In the 2006 Asian Games held at Doha, Qatar, Arjun smashed his own national record in the 100 m butterfly with a time of 56.16 placing 13th overall ahead of teammate Ankur Poseria who placed 18th clocking 57.14.

==2007==
After a 7-month training camp in Stockport United Kingdom training under British Olympic coach Sean Kelly Arjun became the first and only Indian swimmer to win all 3 butterfly national titles with championship records simultaneously in the 2007 Senior National aquatic championships held at Goa India.

==2008==
Arjun trained at Toronto Swim club under former Munich Olympics 100 M Butterfly finalist Byron MacDonald and John Grootveld head coach at TSC.

In 2008 Quebec Cup held at Montreal Quebec Arjun became the first and only Indian swimmer to win a gold medal at a foreign long course National Championship in the 200 meters butterfly clocking a personal best of 2:02.57.

In 2008 Canada Cup Arjun won a bronze medal and broke the short course 200 butterfly national record clocking 1:59.45 and becoming the first Indian swimmer to break the 2 mins barrier in the event. The record still stands.

In 2008 October Arjun bettered several records in the All India Police meet becoming the Best Swimmer for the 6th time in a row.

==Injury and return to swimming in 2009==
On 17 January 2009 in Toronto Canada while heading towards Etobicoke swimming pool for a divisional competition Arjun suffered a jaw fracture from a car accident when his car was hit by an oncoming truck. He was treated at Mount Sinai Hospital in Toronto and subsequently returned to India for a few months. He returned to Toronto Canada and resumed swimming training late in July which affected his performances at the 2009 Open Nationals due to the long 6-month layoff and fracture rehabilitation process.

==2010==
In 2010 South Asian Games Arjun won a gold medal in the 100 m butterfly.

Arjun also participated in the 2010 Commonwealth Games held at New Delhi India swimming the 50 and 100 meters butterfly events.

==2011==
Was adjudged the best swimmer for the 7th time in his career in the All India Police Aquatic Championships held at Thiruvananthapuram, Kerala with 5 gold medals and 2 meet records.

==2012==
Participated in the 2012 Life Saving World Championships held at Adelaide, Australia.

== Personal life ==

In addition to all his swimming accomplishments Arjun also trains in Martial Arts and is a 1st dan (shodan) black belt in Gōjū-ryū Karate and a first kyu brown belt in Shidokan.

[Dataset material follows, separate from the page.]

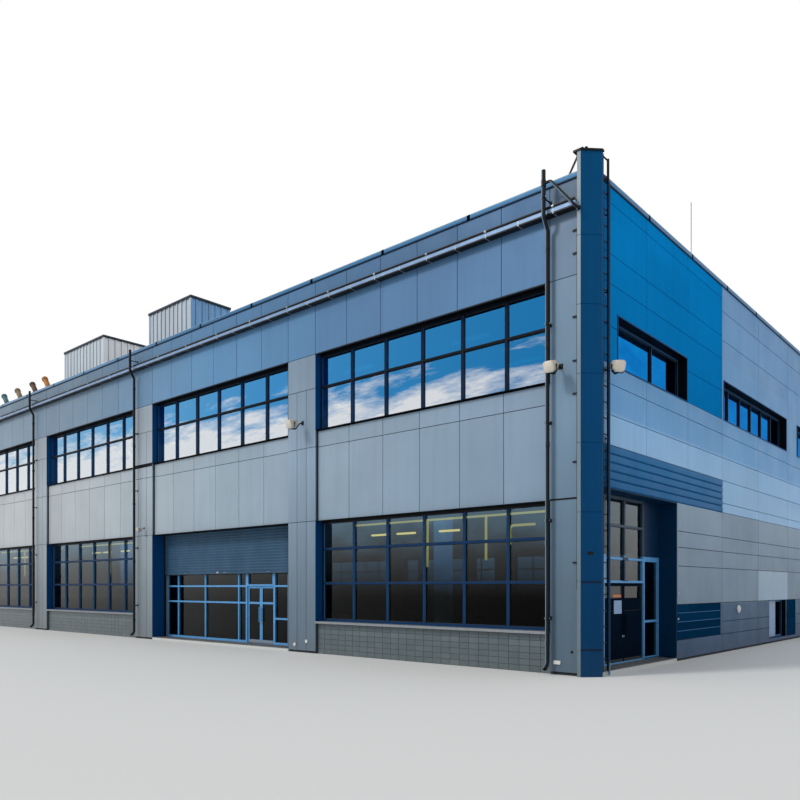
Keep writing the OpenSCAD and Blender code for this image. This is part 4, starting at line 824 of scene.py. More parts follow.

In his spare time he coaches young children at Bluewater Swim Academy alongside his father and older brother at Pune. He has mentored and coached numerous sub junior and junior level national medalists.

Arjun is also the Director of Bluewater Sports Academy located at Baner Pune.

He has endorsed sportswear company Metal Mulisha and is also sponsored by Siddhi Health Club located at Kothrud, Pune where he has done his strength training since 2002.